About the Author: Finch Davis

          This is the opening to a novel nearly six years old, originally written back in 2018 when the prodemocracy protests in Hong Kong were front-page news and I was finishing my U.S. Naval Academy application. Written as part of the prologue to an epistolary novel with over twenty unique narrators spanning a war of ten years, this chapter is meant to introduce us into the voice of LTJG Fish Dawson and provide a brief background into a more geopolitically tumultuous world of the future. I completed the first draft of Operation Dauntless Eagle in a day or two for an assignment in a high school creative writing class, and since then it’s been my stylistic and conceptual testing ground that I use with friends, writers, editors, and magazines.

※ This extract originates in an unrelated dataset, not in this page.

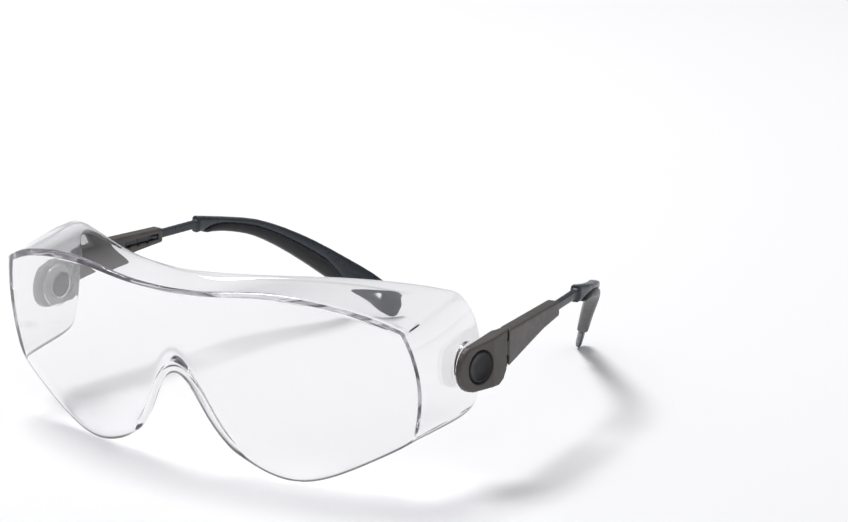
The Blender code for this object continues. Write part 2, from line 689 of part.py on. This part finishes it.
def make_ear_piece(where, cutters, side, name, materials):
    """The hard stem and paddle, and the soft pad on its lower edge."""
    frame = arm_frame()
    origin = frame @ Vector((CHANNEL_MIDDLE[0], ARM_LENGTH, CHANNEL_MIDDLE[1]))
    paddle = put(
        loft(ear_sections()), f"{name}_ear_stem", where, Matrix(), side, origin,
        materials["slate"],
    )
    out, up = CHANNEL_MIDDLE
    stem = block(
        (out - STEM_WIDE / 2, STEM_FRONT, up - STEM_HIGH / 2),
        (out + STEM_WIDE / 2, SHOULDER_BACK + 1.0, up + STEM_HIGH / 2),
    )
    tooth_back = WINDOW_BACK - SLIDE_CLEARANCE
    tooth = block(
        (ARM_IN + 0.1, tooth_back - TOOTH_LONG, up - TOOTH_HIGH / 2),
        (out, tooth_back, up + TOOTH_HIGH / 2),
    )
    combine(paddle, put(stem, f"{name}_stem_bar", cutters, frame, side, origin), "UNION")
    combine(paddle, put(tooth, f"{name}_stem_tooth", cutters, frame, side, origin), "UNION")
    combine(paddle, put(lanyard_hole(), f"{name}_lanyard_hole", cutters, Matrix(), side, origin))

    put(
        loft(pad_sections()), f"{name}_ear_pad", where, Matrix(), side, origin,
        materials["rubber"],
    )


def pad_sections():
    """Sections of the soft pad, which fills the recess along the paddle's lower edge."""
    rings = []
    length = PAD_END - PAD_START - 2 * PAD_INSET
    for k in range(EAR_STATIONS):
        t = PAD_START + PAD_INSET + length * k / (EAR_STATIONS - 1)
        centre, edge, face, wide, thick = ear_station(t)
        rings.append(section(
            centre, edge, face, -wide, -wide + pad_width(t), thick + PAD_PROUD
        ))
    return rings


def lanyard_hole():
    """The long hole near the tip, as a rounded bar through the paddle."""
    centre, edge, face, _, _ = ear_station(LANYARD_AT)
    along = face.cross(edge).normalized()
    half = (LANYARD_LONG - LANYARD_WIDE) / 2
    ring = []
    for k in range(LANYARD_SIDES):
        a = math.tau * (k + 0.5) / LANYARD_SIDES
        shift = math.copysign(half, math.cos(a))
        offset = along * (shift + LANYARD_WIDE / 2 * math.cos(a))
        ring.append(centre + offset + edge * (LANYARD_WIDE / 2 * math.sin(a)))
    return loft([[p - face * FAR for p in ring], [p + face * FAR for p in ring]])


# ---------------------------------------------------------------- build


def main():
    for item in list(bpy.data.objects):
        bpy.data.objects.remove(item, do_unlink=True)
    parts = collection(NAME)
    cutters = collection("cutters")
    materials = {
        "clear": finish("clear_lens", (0.93, 0.93, 0.95), 0.03, 0.0, 1.0),
        "taupe": finish("taupe_plastic", (0.145, 0.132, 0.122), 0.42),
        "slate": finish("slate_plastic", (0.045, 0.054, 0.066), 0.38),
        "black": finish("black_plastic", (0.012, 0.012, 0.014), 0.45),
        "mauve": finish("mauve_plastic", (0.22, 0.19, 0.22), 0.35),
        "grey": finish("grey_acetal", (0.30, 0.29, 0.29), 0.4),
        "rubber": finish("soft_rubber", (0.016, 0.017, 0.018), 0.7),
        "steel": finish("steel", (0.62, 0.62, 0.62), 0.28, 1.0),
    }
    make_lens(parts, cutters, materials["clear"])
    for side, name in ((1, "left"), (-1, "right")):
        make_pivot(parts, side, name, materials)
        make_hinge_block(parts, cutters, side, name, materials)
        make_arm(parts, cutters, side, name, materials)
        make_ear_piece(parts, cutters, side, name, materials)


main()
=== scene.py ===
"""Looks of the over-the-glasses safety spectacles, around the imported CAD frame.

Sizes in the lens section are millimetres in the face frame: X to the wearer's left, Y
rearward from the lens front, Z up. Everything else is metres in the row frame, whose
origin lies DATUM_BACK behind the lens front.
"""

import json
import math

import bmesh
import bpy
import numpy as np
from mathutils import Matrix, Vector

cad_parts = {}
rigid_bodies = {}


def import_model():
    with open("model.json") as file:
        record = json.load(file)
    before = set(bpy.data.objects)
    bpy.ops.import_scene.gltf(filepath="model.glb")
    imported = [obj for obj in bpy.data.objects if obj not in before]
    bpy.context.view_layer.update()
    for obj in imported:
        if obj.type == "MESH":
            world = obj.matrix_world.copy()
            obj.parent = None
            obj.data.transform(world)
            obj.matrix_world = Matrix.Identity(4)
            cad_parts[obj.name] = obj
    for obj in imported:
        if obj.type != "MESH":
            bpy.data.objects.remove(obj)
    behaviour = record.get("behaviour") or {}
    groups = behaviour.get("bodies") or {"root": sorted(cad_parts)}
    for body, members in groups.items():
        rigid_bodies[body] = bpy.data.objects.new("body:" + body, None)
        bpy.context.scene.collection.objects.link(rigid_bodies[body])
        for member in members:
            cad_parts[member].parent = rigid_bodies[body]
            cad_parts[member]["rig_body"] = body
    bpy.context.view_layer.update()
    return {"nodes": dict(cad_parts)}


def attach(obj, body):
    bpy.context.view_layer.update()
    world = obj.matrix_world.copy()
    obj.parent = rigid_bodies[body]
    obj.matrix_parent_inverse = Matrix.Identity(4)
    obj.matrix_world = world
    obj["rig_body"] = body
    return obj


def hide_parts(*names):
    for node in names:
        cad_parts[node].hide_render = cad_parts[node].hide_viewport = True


MM = 0.001
DATUM_BACK = 87.2
SIDES = (("left", 1), ("right", -1))  # each side's name and the sign of its X

# Lens: the sizes that drive the CAD model. Points along an edge are (x, z) or (x, y, z).
LENS_THICKNESS = 2.0
LENS_HALF_WIDTH = 69.2
FRONT_SWEEP = 16.0
FRONT_LEAN = 0.176
LEAN_TOP = 54.6
FRONT_COLUMNS = (0.0, 4.6, 9.2, 14.0, 20.5, 28.0, 36.0, 44.0, 52.0, 60.0, 66.2, LENS_HALF_WIDTH)
TOP_EDGE = ((0, 54.3), (14, 55.0), (28, 56.9), (41, 57.0), (55, 54.6), (62, 52.6), (69.2, 48.9))
BOTTOM_EDGE = (
    (0, 28.2), (4.6, 24.8), (9.2, 14.6), (14, 7.8), (20.5, 3.2), (28, 0.3),
    (36, -1.0), (44, 1.1), (52, 5.0), (60, 9.5), (66.2, 13.2), (69.2, 15.2),
)
BROW_EDGE = (
    (0, 9.4, 58.4), (14, 11.0, 59.0), (28, 17.6, 59.0), (41, 26.2, 58.7),
    (55, 36.9, 57.2), (62, 43.2, 55.6), (69.2, 47.1, 54.0),
)
SIDE_EDGE = (
    (69.2, 47.1, 54.0), (71.0, 51.6, 47.8), (71.9, 53.8, 41.0),
    (72.6, 54.2, 33.5), (72.9, 53.4, 26.5), (72.3, 50.4, 17.9),
)
CORNER_BULGE, CORNER_BULGE_POWER = 3.2, 8
SIDE_BULGE = 0.6
PANEL_STEPS = (0.0, 0.13, 0.55, 1.0)  # where columns lie across the shelf and side shield
EDGE_ROW = 6.0
NOSE_FLANGE_AWAY, NOSE_FLANGE_BACK = 1.8, 3.2
NOSE_FLANGE_COLUMNS = 4
PIVOT = (73.2, 43.9, 33.6)
PIVOT_TURN = 2.0  # degrees about Z
BOSS_RADIUS, BOSS_IN, BOSS_OUT = 6.6, -2.3, 0.25  # in and out along the pivot's axis
LENS_BORE_RADIUS, LENS_BORE_REACH = 4.05, 9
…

I started my creative writing journey with a fantasy-style prequel to this almost ten years ago, as part of an assignment in my middle school English class to write an essay or story using vocabulary words we practiced during the month. The prequel was eventually dropped and replaced with a more realistic military fiction (but still leaning heavily on science fiction and bits of fantasy) setting, and massively expanded when I made it my submission to National Novel Writing Month in November of 2016. It’s been under constant revision ever since, and the current novel stands at 450 pages boasting 207,000 words—and it’s not even halfway finished. I’m also currently working on a sequel, picking up fifteen years after this novel’s conclusion, as well as a prequel anthology full of scenes from the lives of other key characters well before the events of Operation Dauntless Eagle come to pass.